In short, the support of both religious and secular actors for religious freedom as a universal human right laid bare a conundrum in the conceptualization of the religious dimensions of U.S. foreign policy. On the one hand, Washington’s signatory status on international human rights instruments such as the Universal Declaration of Human Rights (1948), the International Covenant on Civil and Political Rights (1966), as well as the Declaration on the Elimination of All Forms of Intolerance and of Discrimination Based on Religion or Belief (1981) underscored the conviction that all human beings enjoy equal rights of thought, conscience, and belief. Yet, this principle raised fundamental incompatibilities with a U.S. foreign policy conceptualized historically by American Protestants as part of a great Christianizing missionary project.
Finally, given the above, the history of America’s support for religious freedom as articulated in international human rights instruments must also be understood as the latest chapter in the history of America’s self-definition as a nation and the associated implications for the role of the U.S. in world affairs. In this respect, there is an important dynamic of mutual transformation at work between the two, distinctive formulations of religion and U.S. foreign policy, on the one hand, and American religious freedom policy on the other. Indeed, a conscientious examination of the origins of the IRFA—particularly as these relate to the members of the founding coalition for the legislation, as well as cleavages over the philosophy and methodology of the eventual International Religious Freedom Act—illustrates how the formalization of the U.S. foreign policy commitment to international religious freedom threw into sharp relief unresolved questions about the in/exclusivist religious dimensions of American nationalism.
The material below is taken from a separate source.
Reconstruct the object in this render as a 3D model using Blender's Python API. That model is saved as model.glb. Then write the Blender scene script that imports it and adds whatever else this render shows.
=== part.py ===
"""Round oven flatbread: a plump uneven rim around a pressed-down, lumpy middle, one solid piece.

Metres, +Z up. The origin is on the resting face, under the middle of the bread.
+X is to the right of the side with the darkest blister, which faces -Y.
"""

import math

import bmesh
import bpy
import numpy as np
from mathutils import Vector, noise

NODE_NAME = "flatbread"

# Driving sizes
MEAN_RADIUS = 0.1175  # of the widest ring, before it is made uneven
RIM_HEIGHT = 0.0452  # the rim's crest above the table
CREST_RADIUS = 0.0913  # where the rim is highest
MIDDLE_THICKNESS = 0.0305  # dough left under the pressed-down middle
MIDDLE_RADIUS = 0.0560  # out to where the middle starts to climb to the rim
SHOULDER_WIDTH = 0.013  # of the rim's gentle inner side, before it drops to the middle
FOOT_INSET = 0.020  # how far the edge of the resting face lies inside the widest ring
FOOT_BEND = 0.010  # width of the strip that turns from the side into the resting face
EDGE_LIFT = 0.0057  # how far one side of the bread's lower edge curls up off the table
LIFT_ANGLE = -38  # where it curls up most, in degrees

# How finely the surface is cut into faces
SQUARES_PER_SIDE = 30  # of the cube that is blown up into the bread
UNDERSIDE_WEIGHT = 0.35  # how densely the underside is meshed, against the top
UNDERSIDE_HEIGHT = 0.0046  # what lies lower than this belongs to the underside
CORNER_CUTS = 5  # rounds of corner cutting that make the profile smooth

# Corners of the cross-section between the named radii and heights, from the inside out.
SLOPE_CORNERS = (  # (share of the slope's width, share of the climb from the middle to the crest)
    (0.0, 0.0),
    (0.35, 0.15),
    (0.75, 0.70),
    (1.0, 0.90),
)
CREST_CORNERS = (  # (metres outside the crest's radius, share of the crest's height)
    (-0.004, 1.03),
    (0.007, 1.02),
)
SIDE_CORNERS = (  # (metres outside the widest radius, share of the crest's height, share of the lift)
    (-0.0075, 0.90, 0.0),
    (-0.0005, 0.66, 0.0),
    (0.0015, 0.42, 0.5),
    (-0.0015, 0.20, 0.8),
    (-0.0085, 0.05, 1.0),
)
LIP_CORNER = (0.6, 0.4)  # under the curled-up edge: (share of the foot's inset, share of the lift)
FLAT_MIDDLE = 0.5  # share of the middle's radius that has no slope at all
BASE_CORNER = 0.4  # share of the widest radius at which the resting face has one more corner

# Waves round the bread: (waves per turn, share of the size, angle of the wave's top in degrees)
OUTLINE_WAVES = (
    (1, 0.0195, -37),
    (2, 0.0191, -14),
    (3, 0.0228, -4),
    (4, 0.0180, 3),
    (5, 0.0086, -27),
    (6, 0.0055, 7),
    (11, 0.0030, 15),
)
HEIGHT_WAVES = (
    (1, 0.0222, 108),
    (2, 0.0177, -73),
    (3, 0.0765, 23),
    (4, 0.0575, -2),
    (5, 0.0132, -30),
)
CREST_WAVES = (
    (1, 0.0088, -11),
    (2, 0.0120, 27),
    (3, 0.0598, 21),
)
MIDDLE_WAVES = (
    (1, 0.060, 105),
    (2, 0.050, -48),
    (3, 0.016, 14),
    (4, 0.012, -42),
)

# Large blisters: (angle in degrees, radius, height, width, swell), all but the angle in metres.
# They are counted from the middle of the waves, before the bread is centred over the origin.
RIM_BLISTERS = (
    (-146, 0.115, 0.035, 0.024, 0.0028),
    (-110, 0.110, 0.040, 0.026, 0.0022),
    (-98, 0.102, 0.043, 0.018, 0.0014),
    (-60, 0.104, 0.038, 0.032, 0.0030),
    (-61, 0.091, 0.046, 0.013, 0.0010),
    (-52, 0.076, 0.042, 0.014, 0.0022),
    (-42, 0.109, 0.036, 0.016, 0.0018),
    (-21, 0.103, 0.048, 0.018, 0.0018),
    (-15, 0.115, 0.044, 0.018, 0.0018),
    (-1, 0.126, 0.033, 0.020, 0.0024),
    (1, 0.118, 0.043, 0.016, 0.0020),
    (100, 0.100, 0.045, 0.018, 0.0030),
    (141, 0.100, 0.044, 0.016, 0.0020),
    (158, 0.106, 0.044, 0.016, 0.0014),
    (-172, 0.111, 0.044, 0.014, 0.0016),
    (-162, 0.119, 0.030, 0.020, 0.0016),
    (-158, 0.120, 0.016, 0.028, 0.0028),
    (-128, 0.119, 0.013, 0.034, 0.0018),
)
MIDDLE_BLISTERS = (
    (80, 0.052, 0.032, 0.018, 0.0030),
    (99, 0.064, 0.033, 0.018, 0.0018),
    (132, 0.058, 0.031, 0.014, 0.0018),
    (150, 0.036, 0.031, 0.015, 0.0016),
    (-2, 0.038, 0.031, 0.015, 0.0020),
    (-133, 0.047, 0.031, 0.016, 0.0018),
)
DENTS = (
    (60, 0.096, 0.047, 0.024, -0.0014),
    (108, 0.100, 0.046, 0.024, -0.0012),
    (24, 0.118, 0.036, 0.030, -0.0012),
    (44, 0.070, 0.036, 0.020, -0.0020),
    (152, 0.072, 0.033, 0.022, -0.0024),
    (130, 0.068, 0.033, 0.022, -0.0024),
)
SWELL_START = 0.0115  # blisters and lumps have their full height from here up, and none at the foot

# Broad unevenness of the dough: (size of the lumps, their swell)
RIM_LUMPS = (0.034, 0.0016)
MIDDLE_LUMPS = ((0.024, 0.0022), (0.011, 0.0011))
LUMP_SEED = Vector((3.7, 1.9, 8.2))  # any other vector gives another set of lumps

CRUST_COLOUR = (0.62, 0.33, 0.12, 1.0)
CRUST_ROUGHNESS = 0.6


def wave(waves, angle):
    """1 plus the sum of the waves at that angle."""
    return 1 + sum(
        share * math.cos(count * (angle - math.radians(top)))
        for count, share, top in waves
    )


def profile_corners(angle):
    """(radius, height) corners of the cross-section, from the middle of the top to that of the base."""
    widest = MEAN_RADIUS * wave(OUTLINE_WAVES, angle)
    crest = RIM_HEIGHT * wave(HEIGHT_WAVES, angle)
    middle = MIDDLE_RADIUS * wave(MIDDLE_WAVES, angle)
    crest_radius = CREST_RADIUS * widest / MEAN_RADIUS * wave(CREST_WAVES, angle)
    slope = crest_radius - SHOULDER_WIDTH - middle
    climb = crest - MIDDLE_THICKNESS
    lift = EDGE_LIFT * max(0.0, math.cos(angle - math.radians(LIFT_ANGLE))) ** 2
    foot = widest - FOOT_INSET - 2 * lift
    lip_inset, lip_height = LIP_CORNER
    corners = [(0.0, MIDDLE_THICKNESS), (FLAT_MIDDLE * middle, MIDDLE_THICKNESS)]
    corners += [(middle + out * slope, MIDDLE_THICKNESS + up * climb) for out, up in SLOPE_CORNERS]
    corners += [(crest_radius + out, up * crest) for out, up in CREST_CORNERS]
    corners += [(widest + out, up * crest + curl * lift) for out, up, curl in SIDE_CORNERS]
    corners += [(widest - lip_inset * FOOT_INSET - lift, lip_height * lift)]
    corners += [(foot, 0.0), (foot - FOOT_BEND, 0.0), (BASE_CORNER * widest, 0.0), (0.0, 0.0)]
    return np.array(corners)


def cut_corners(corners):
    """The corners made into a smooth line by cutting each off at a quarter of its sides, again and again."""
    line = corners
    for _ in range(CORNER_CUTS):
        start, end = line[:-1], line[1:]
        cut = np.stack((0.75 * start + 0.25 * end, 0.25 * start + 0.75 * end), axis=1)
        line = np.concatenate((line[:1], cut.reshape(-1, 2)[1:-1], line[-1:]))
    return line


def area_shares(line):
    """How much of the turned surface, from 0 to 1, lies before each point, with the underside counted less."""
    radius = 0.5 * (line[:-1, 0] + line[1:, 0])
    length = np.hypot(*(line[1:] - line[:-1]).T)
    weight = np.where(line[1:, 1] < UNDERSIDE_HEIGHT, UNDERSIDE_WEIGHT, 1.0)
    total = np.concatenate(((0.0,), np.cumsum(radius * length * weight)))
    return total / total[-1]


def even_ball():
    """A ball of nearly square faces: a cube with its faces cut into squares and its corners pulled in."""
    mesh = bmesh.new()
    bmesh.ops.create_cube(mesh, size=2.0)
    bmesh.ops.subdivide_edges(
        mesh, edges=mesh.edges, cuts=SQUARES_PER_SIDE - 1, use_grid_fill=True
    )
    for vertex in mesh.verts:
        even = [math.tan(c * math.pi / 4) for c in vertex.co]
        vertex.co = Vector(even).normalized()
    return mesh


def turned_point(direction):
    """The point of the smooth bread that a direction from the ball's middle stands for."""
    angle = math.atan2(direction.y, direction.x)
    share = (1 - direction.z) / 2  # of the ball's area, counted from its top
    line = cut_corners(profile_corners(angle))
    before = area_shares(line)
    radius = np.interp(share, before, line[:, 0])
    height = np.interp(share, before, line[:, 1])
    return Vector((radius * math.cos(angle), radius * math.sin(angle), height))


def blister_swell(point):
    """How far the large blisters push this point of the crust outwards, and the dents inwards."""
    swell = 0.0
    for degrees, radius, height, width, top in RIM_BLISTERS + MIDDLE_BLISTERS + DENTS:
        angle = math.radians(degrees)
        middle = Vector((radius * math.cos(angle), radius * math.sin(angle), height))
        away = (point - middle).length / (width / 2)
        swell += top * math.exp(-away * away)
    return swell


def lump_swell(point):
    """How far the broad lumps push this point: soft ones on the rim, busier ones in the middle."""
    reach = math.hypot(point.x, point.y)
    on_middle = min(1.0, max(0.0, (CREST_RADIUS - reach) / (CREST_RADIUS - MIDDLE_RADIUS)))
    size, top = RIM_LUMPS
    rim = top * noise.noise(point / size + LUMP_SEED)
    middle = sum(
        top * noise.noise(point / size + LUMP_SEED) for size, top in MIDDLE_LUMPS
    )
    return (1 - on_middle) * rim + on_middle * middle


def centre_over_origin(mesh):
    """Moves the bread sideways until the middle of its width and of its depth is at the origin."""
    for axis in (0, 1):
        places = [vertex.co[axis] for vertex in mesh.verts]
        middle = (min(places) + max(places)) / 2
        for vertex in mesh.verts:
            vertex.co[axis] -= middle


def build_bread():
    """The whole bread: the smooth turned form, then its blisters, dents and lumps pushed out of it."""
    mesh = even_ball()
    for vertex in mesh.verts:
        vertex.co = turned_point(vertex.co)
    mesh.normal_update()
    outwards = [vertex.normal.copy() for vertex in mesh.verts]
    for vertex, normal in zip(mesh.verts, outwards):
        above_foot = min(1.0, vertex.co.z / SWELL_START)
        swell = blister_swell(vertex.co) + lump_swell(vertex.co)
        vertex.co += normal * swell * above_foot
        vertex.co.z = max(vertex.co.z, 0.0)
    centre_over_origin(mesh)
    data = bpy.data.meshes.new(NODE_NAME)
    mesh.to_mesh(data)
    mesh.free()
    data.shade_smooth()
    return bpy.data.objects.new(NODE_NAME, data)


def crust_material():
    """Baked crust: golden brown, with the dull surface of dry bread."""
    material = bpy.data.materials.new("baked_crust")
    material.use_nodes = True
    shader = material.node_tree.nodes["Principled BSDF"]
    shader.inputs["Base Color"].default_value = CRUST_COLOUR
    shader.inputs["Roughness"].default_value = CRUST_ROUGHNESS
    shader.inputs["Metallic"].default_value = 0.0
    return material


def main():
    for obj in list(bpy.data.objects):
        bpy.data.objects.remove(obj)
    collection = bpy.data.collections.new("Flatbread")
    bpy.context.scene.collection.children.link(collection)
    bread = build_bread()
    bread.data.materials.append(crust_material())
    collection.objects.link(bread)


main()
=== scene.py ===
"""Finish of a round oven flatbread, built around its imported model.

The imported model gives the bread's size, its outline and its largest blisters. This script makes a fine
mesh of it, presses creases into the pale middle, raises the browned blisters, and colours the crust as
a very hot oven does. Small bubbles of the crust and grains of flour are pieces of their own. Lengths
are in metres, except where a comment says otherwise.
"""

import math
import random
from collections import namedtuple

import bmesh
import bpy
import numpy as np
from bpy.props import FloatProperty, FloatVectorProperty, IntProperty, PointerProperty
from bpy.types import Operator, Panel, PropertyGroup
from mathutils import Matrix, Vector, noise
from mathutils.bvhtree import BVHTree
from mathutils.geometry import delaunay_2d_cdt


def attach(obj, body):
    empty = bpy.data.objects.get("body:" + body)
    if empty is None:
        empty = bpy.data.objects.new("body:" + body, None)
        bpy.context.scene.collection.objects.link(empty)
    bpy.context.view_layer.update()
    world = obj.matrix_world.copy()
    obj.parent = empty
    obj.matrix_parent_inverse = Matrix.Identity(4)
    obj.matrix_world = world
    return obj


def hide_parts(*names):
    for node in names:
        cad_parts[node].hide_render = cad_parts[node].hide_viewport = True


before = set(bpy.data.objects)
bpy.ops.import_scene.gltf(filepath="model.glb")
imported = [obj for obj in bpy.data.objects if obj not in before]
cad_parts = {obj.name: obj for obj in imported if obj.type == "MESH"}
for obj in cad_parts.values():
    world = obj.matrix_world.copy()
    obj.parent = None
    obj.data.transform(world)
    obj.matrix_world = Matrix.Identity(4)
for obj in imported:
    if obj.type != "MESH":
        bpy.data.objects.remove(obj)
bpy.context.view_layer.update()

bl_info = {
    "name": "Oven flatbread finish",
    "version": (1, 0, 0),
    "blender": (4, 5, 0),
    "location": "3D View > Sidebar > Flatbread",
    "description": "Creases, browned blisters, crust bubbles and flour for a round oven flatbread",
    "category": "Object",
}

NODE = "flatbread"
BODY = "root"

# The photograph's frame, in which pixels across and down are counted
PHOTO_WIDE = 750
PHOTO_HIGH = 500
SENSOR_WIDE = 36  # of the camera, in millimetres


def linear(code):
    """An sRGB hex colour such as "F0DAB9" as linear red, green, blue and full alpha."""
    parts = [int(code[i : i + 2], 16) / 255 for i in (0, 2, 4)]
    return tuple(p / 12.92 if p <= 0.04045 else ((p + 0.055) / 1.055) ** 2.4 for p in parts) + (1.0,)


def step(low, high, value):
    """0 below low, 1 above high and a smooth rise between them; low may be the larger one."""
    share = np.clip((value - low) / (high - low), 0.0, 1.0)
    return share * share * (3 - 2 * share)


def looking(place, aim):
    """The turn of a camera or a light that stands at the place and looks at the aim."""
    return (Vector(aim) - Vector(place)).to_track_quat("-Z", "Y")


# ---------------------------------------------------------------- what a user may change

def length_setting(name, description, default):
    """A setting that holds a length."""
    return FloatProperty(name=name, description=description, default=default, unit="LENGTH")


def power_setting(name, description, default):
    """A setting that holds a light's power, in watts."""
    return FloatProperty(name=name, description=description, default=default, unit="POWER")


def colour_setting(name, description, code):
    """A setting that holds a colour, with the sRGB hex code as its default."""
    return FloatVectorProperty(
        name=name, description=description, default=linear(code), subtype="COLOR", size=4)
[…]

By illuminating the denominational and confessional contours of the current expression of American exceptionalism, the origins of the IRFA and its application largely within the context of the post-9/11 security matrix generated a critical consideration of the internal tensions within and unintended consequence of American religious freedom policy.
History is a useful guidepost, then, in moving beyond the tendency to elide the constructs of religion and U.S. foreign policy, on the one hand, and American international religious freedom policy on the other. At a moment when there is a decade of IRF policy available for serious evaluation and when the U.S. presidential elections constitute a new moment of possibilities for defining the content of American national identity, a sober and thoughtful reflection on history is the starting point for constructive steps toward the future.